Babies as young as three months use three types of sounds — squeals, growls and vowel-like utterances — to express a range of emotions, which enables them to learn how to speak, a new study has found.

Infants’ flexible manipulation of sounds to signal how they feel lays the groundwork for word learning, scientists said.

Attaching sounds freely to different emotions represents a basic building block of spoken language, said psycholinguist D Kimbrough Oller of the University of Memphis in Tennessee and his colleagues.

“At this point, the conservative conclusion is that the human infant at 3 months is already vocally freer than has been demonstrated for any other primate at any age,” Oller said.

Oller’s group videotaped infants playing and interacting with their parents in a lab room equipped with toys and furniture, ScienceNews reported.

Acoustic analyses identified nearly 7,000 utterances made by infants up to 1 year of age that qualified as laughs, cries, squeals, growls or vowel-like sounds.

Trained experimenters separately judged whether each sound an infant made, and the facial expression accompanying that sound, was positive, negative or neutral.

Overall, infants produced the flexible trio of emotion sounds much more often than laughs or cries. Babies most frequently uttered vowel-like sounds, which were less distinctive than babbling that starts at around 7 months of age.

Neuroscientists previously reported that monkeys, apes and humans share an ancient brain pathway linked to emotional sounds such as laughing and crying.

In the new study, babies’ laughs overwhelmingly expressed positive feelings and cries usually conveyed negative feelings.

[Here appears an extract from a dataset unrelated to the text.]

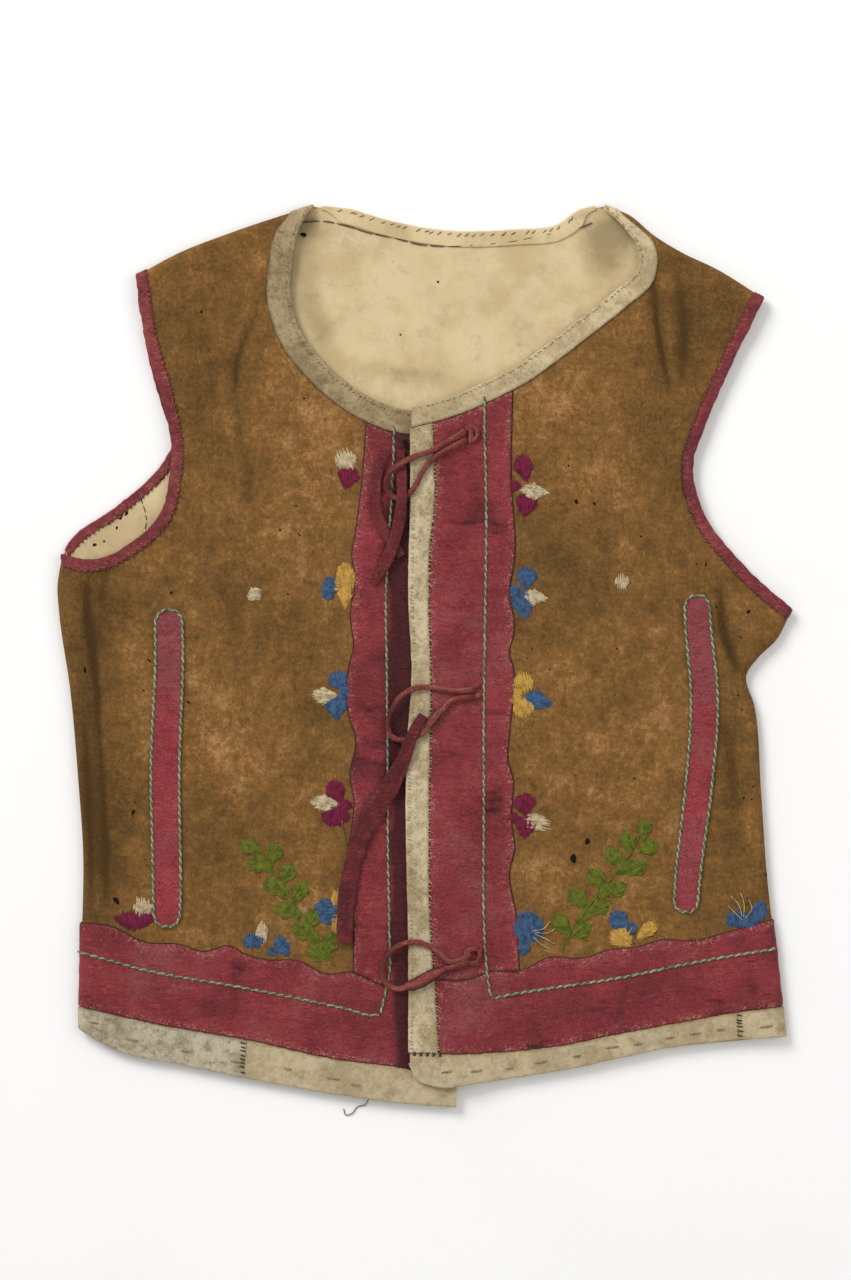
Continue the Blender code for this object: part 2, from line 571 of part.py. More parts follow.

Ancient humans must have evolved new neural connections that supported early voluntary control of sounds other than laughing or crying to communicate emotions, said psychologist Michael Owren of Georgia State University in Atlanta.

“This groundbreaking work shows that, from the beginning, human infants have flexible vocal chops that put them on a very different developmental course than found in monkeys and apes,” Owren said.

The study was published in the Proceedings of the National Academy of Sciences.